Re: [PATCH RFC v3 6/9] mm: Allow to offline PageOffline() pages with a reference count of 0

From: Michal Hocko
Date: Wed Oct 16 2019 - 10:10:03 EST


On Wed 16-10-19 15:55:00, David Hildenbrand wrote:
> On 16.10.19 15:45, Michal Hocko wrote:
[...]
> > There is state stored in the struct page. In other words this shouldn't
> > be really different from HWPoison pages. I cannot find the code that is
> > doing that and maybe we don't handle that. But we cannot simply online
> > hwpoisoned page.

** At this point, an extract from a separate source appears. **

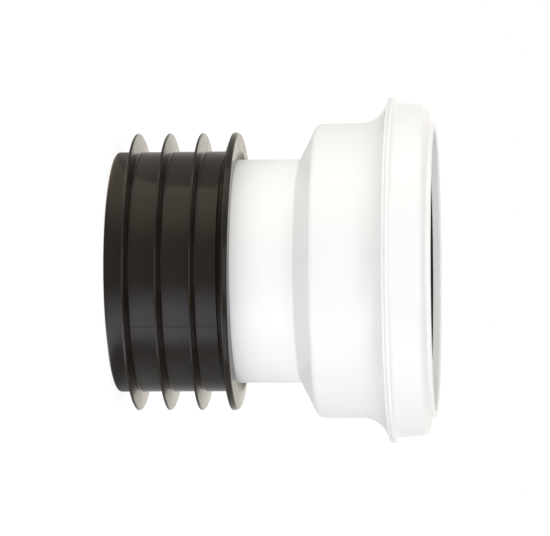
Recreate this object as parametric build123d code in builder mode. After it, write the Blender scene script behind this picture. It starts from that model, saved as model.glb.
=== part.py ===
from build123d import *
from math import radians, tan
import os

# Straight toilet pan connector, standing on its outlet end.
# It is four turned forms about +Z: the white moulded body, the black finned sleeve stretched over
# its spigot, the white ring welded to its flange, and the rubber seal that the ring holds in the mouth.
# The origin is the middle of the outlet end, and +Z points out of the mouth that takes the pan.
# All sizes are in millimetres. Every half section is drawn in the XZ plane, as (radius, height),
# with a list of the roundings at its corners beside it.

# Body: a 90 mm spigot, a steep cone, a wider socket and a flange on a concave flare
body_wall = 2.6
body_height = 108.9
spigot_radius = 45.0
spigot_length = 72.0
cone_angle = 63.0
cone_foot_round = 0.8
shoulder_round = 2.8
flange_radius = 69.2
flange_overhang = 10.0
flange_edge = 1.2
flange_round = 0.8
flare_share = 1.13
flare_angle = 72.0
seal_seat_margin = 0.3
seal_seat_share = 3.2
seal_seat_angle = 45.0
edge_round = 0.3

# Barbed rib on the spigot, which keeps the finned sleeve from being dragged off
rib_height = 0.9
rib_start = 24.0
rib_ramp = 4.0
rib_land = 1.5

# Finned sleeve: a thick tube with three thin fins and a heavier collar
sleeve_wall = 3.4
sleeve_length = 49.5
nose_lip = 2.0
nose_round = 1.0
fin_count = 3
fin_radius = 56.2
fin_first = 8.6
fin_pitch = 12.95
fin_root = 2.3
fin_root_round = 0.6
fin_rim = 0.9
fin_rim_round = 0.25
collar_root = 5.3
collar_rim = 2.3
collar_rim_round = 0.8
recess_width = 3.7
recess_depth = 3.6

# Retaining ring: bead, tapered band, sloping front face and lip
ring_wall = 2.4
ring_height = 13.9
bead_height = 1.5
bead_round = 0.6
band_step = 2.0
band_draft = 4.5
band_foot_round = 1.2
front_width = 6.6
front_slope = 13.0
front_round = 2.4
lip_height = 1.8
lip_taper = 0.6
lip_wall = 2.0
lip_round = 0.9
ring_inner_round = 0.6

# Weld between the ring and the flange: a shallow tongue in a groove
tongue_width = 1.2
tongue_height = 0.6
tongue_inset = 1.6
tongue_clearance = 0.1

# Mouth seal: a leg in the ring, a web under its front face and a sleeve with three lips
leg_thickness = 2.4
leg_clearance = 0.3
web_thickness = 2.4
upstand_height = 1.0
upstand_clearance = 0.1
mouth_sleeve_gap = 1.1
mouth_sleeve_wall = 1.5
mouth_sleeve_tail = 3.0
mouth_round = 0.7
lip_count = 3
seal_lip_reach = 6.5
seal_lip_first = 5.0
seal_lip_pitch = 8.6
seal_lip_slope = 28.0
seal_lip_root = 1.8
seal_lip_tip = 1.0
seal_lip_root_round = 0.5
seal_lip_tip_round = 0.3

# Body heights and radii that follow
spigot_end = nose_lip
bore_radius = spigot_radius - body_wall
socket_radius = flange_radius - flange_overhang
socket_bore_radius = socket_radius - body_wall
cone_foot = spigot_end + spigot_length
cone_top = cone_foot + (socket_radius - spigot_radius) / tan(radians(cone_angle))
cone_wall_shift = body_wall * tan(radians(cone_angle / 2))
flange_face = spigot_end + body_height
flange_under = flange_face - flange_edge
flare_radius = flange_overhang * flare_share
flare_corner = flange_under - flange_overhang / tan(radians(flare_angle))
flare_start = flare_corner - flare_radius * tan(radians(flare_angle / 2))

# Sleeve radii and heights that follow; its nose lip covers the spigot's end, flush with the bore
sleeve_radius = spigot_radius + sleeve_wall
collar_foot = sleeve_length - collar_root
collar_rim_foot = sleeve_length - collar_rim

# Ring radii and heights that follow; its front wall has the same slope inside and out
bead_top = flange_face + bead_height
band_radius = flange_radius - band_step
band_edge_height = flange_face + ring_height
band_edge_radius = band_radius - (ring_height - bead_height) * tan(radians(band_draft))
front_rise = tan(radians(front_slope))
lip_foot_radius = band_edge_radius - front_width
lip_foot_height = band_edge_height + (band_edge_radius - lip_foot_radius) * front_rise
mouth_rim = lip_foot_height + lip_height
lip_tip_radius = lip_foot_radius - lip_taper
lip_bore_radius = lip_tip_radius - lip_wall
band_bore_radius = band_radius - ring_wall
band_bore_height = band_edge_height - ring_wall
band_bore_edge = band_bore_radius - (ring_height - ring_wall) * tan(radians(band_draft))
lip_bore_height = band_bore_height + (band_bore_edge - lip_bore_radius) * front_rise
tongue_outer = flange_radius - tongue_inset
tongue_middle = tongue_outer - tongue_width / 2

# Mouth seal radii and heights that follow; its web lies against the ring's front wall
leg_outer = band_bore_edge - leg_clearance
leg_inner = leg_outer - leg_thickness
leg_top = band_bore_height + (band_bore_edge - leg_outer) * front_rise
upstand_outer = lip_bore_radius - upstand_clearance
upstand_foot = band_bore_height + (band_bore_edge - upstand_outer) * front_rise
upstand_top = upstand_foot + upstand_height
mouth_sleeve_outer = socket_bore_radius - mouth_sleeve_gap
mouth_sleeve_radius = mouth_sleeve_outer - mouth_sleeve_wall
last_lip_foot = upstand_foot - seal_lip_first - (lip_count - 1) * seal_lip_pitch - seal_lip_root
mouth_sleeve_foot = last_lip_foot - mouth_sleeve_tail
web_foot_inner = upstand_foot - web_thickness
web_foot_outer = leg_top - web_thickness
seal_lip_radius = mouth_sleeve_radius - seal_lip_reach
seal_lip_fall = seal_lip_reach * tan(radians(seal_lip_slope))

# Seat in the body's flange, which opens to just inside the seal's leg
seal_seat_radius = leg_inner - seal_seat_margin
seal_seat_step = seal_seat_radius - socket_bore_radius
inner_flare_radius = seal_seat_step * seal_seat_share
inner_flare_corner = flare_start + inner_flare_radius * tan(radians(seal_seat_angle / 2))
seal_seat_foot = inner_flare_corner + seal_seat_step / tan(radians(seal_seat_angle))

# The rib rises towards the flange, so that the sleeve slides on and not off
rib_section = [
    (spigot_radius, rib_start),
    (spigot_radius + rib_height, rib_start + rib_ramp),
    (spigot_radius + rib_height, rib_start + rib_ramp + rib_land),
    (spigot_radius, rib_start + rib_ramp + rib_land),
]
rib_rounds = [0, 0, 0, 0]

# White body
body_outline = [
    (bore_radius, spigot_end),
    (spigot_radius, spigot_end),
    *rib_section,
    (spigot_radius, cone_foot),
    (socket_radius, cone_top),
    (socket_radius, flare_corner),
    (flange_radius, flange_under),
    (flange_radius, flange_face),
    (seal_seat_radius, flange_face),
    (seal_seat_radius, seal_seat_foot),
    (socket_bore_radius, inner_flare_corner),
    (socket_bore_radius, cone_top + cone_wall_shift),
    (bore_radius, cone_foot + cone_wall_shift),
]
body_rounds = [
    0,
    edge_round,
    *rib_rounds,
    cone_foot_round,
    shoulder_round,
    flare_radius,
    flange_round,
    edge_round,
    edge_round,
    0,
    inner_flare_radius,
    cone_foot_round,
    shoulder_round,
]
with BuildPart() as body:
    with BuildSketch(Plane.XZ) as body_section:
        with BuildLine():
            FilletPolyline(*body_outline, radius=body_rounds, close=True)
        make_face()
        with Locations((tongue_middle, flange_face)):
            Rectangle(
                tongue_width + 2 * tongue_clearance,
                2 * (tongue_height + tongue_clearance),
                mode=Mode.SUBTRACT,
            )
    revolve(axis=Axis.Z)

# Black finned sleeve
sleeve_outline = [(bore_radius, 0), (sleeve_radius, 0)]
sleeve_rounds = [edge_round, nose_round]
for number in range(fin_count):
    fin_height = fin_first + number * fin_pitch
    sleeve_outline += [
        (sleeve_radius, fin_height - fin_root / 2),
        (fin_radius, fin_height - fin_rim / 2),
        (fin_radius, fin_height + fin_rim / 2),
        (sleeve_radius, fin_height + fin_root / 2),
    ]
    sleeve_rounds += [fin_root_round, fin_rim_round, fin_rim_round, fin_root_round]
sleeve_outline += [
    (sleeve_radius, collar_foot),
    (fin_radius, collar_rim_foot),
    (fin_radius, sleeve_length),
    (spigot_radius + recess_width, sleeve_length),
    (spigot_radius, sleeve_length - recess_depth),
    *reversed(rib_section),
    (spigot_radius, nose_lip),
    (bore_radius, nose_lip),
]
sleeve_rounds += [
    fin_root_round,
    collar_rim_round,
    collar_rim_round,
    edge_round,
    0,
    *rib_rounds,
    0,
    0,
]
with BuildPart() as outlet_seal:
    with BuildSketch(Plane.XZ) as sleeve_section:
        with BuildLine():
            FilletPolyline(*sleeve_outline, radius=sleeve_rounds, close=True)
        make_face()
    revolve(axis=Axis.Z)

# White retaining ring
ring_outline = [
    (band_bore_radius, flange_face),
    (flange_radius, flange_face),
    (flange_radius, bead_top),
    (band_radius, bead_top),
    (band_edge_radius, band_edge_height),
    (lip_foot_radius, lip_foot_height),
    (lip_tip_radius, mouth_rim),
    (lip_bore_radius, mouth_rim),
    (lip_bore_radius, lip_bore_height),
    (band_bore_edge, band_bore_height),
]
ring_rounds = [
    edge_round,
    edge_round,
    bead_round,
    band_foot_round,
    front_round,
    edge_round,
    lip_round,
    lip_round,
    edge_round,
    ring_inner_round,
]
with BuildPart() as retaining_ring:
    with BuildSketch(Plane.XZ) as ring_section:
        with BuildLine():
            FilletPolyline(*ring_outline, radius=ring_rounds, close=True)
        make_face()
        with Locations((tongue_middle, flange_face)):
            Rectangle(tongue_width, 2 * tongue_height)
    revolve(axis=Axis.Z)

# Rubber seal in the mouth; its lips slope down the way the pan's outlet goes in
mouth_outline = [
    (leg_inner, flange_face),
    (leg_outer, flange_face),
    (leg_outer, leg_top),
    (upstand_outer, upstand_foot),
    (upstand_outer, upstand_top),
    (mouth_sleeve_radius, upstand_top),
]
mouth_rounds = [edge_round, edge_round, mouth_round, 0, edge_round, mouth_round]
for number in range(lip_count):
    lip_height_here = upstand_foot - seal_lip_first - number * seal_lip_pitch
    mouth_outline += [
        (mouth_sleeve_radius, lip_height_here),
        (seal_lip_radius, lip_height_here - seal_lip_fall),
        (seal_lip_radius, lip_height_here - seal_lip_fall - seal_lip_tip),
        (mouth_sleeve_radius, lip_height_here - seal_lip_root),
    ]
    mouth_rounds += [seal_lip_root_round, seal_lip_tip_round, seal_lip_tip_round, seal_lip_root_round]
mouth_outline += [
    (mouth_sleeve_radius, mouth_sleeve_foot),
    (mouth_sleeve_outer, mouth_sleeve_foot),
    (mouth_sleeve_outer, web_foot_inner),
    (leg_inner, web_foot_outer),
]
mouth_rounds += [mouth_round, mouth_round, mouth_round, mouth_round]
with BuildPart() as inlet_seal:
    with BuildSketch(Plane.XZ) as mouth_section:
        with BuildLine():
            FilletPolyline(*mouth_outline, radius=mouth_rounds, close=True)
        make_face()
    revolve(axis=Axis.Z)

# Files
os.makedirs("parts", exist_ok=True)
body.part.label = "body"
outlet_seal.part.label = "outlet_seal"
retaining_ring.part.label = "retaining_ring"
inlet_seal.part.label = "inlet_seal"
export_step(body.part, "parts/body.step")
export_step(outlet_seal.part, "parts/outlet_seal.step")
export_step(retaining_ring.part, "parts/retaining_ring.step")
export_step(inlet_seal.part, "parts/inlet_seal.step")
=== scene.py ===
import math

import bpy
import numpy as np
from mathutils import Matrix, Vector


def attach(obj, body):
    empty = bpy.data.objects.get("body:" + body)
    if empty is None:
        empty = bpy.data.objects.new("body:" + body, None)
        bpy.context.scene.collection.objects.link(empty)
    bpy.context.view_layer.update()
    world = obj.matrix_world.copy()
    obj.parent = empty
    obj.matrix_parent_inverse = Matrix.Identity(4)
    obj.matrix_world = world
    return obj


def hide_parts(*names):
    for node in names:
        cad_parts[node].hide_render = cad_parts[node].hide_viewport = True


# Looks for the straight toilet pan connector. It stands on its outlet end, +Z out of the pan's mouth.
# The four pieces are turned forms. A half section is a list of corners (radius, height, rounding), in mm.
# The sizes are those of the CAD source, apart from a few finer rims and rounds. The floor and the lamps
# are in metres.

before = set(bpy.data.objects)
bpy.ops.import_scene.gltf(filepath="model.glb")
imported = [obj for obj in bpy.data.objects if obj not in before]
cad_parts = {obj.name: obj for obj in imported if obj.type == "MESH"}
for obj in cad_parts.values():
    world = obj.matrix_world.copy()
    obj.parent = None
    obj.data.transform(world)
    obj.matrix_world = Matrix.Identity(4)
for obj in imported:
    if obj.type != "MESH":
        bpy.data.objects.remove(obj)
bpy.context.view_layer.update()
scene = bpy.context.scene
MM = 0.001


def tan_deg(angle):
    return math.tan(math.radians(angle))


# Body: a 90 mm spigot, a steep cone, a wider socket and a flange on a concave flare
BODY_WALL = 2.6
SPIGOT_RADIUS = 45.0
SPIGOT_END = 2.0
BORE_RADIUS = SPIGOT_RADIUS - BODY_WALL
CONE_FOOT = 74.0
CONE_ANGLE = 63.0
CONE_FOOT_ROUND = 0.8
SHOULDER_ROUND = 2.8
SOCKET_RADIUS = 59.2
SOCKET_BORE_RADIUS = SOCKET_RADIUS - BODY_WALL
CONE_TOP = CONE_FOOT + (SOCKET_RADIUS - SPIGOT_RADIUS) / tan_deg(CONE_ANGLE)
CONE_WALL_SHIFT = BODY_WALL * tan_deg(CONE_ANGLE / 2)
FLANGE_RADIUS = 69.2
FLANGE_FACE = 110.9
FLANGE_EDGE = 1.2
FLANGE_ROUND = 0.5
FLANGE_UNDER = FLANGE_FACE - FLANGE_EDGE
FLARE_RADIUS = 11.3
FLARE_ANGLE = 72.0
FLARE_CORNER = FLANGE_UNDER - (FLANGE_RADIUS - SOCKET_RADIUS) / tan_deg(FLARE_ANGLE)
FLARE_START = FLARE_CORNER - FLARE_RADIUS * tan_deg(FLARE_ANGLE / 2)
EDGE_ROUND = 0.3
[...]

Offlining the range will not make a broken memory OK
> > all of the sudden. And your usecase sounds similar to me.
>
> Sorry to say, but whenever we online memory the memmap is overwritten,
> because there is no way you could tell it contains garbage or not. You have
> to assume it is garbage. (my recent patch even poisons the memmap when
> offlining, which helped to find a lot of these "garbage memmap" BUGs)
>
> online_pages()
> ...
> move_pfn_range_to_zone(zone, pfn, nr_pages, NULL);
> ...
> memmap_init_zone()
> -> memmap initialized
>
> So yes, offlining memory with HWPoison and re-onlining it effectively drops
> HWPoison markers. On the next access, you will trigger a new HWPoison.

Right you are! I need to sit on this much more and think about it with a
clean head.
--
Michal Hocko
SUSE Labs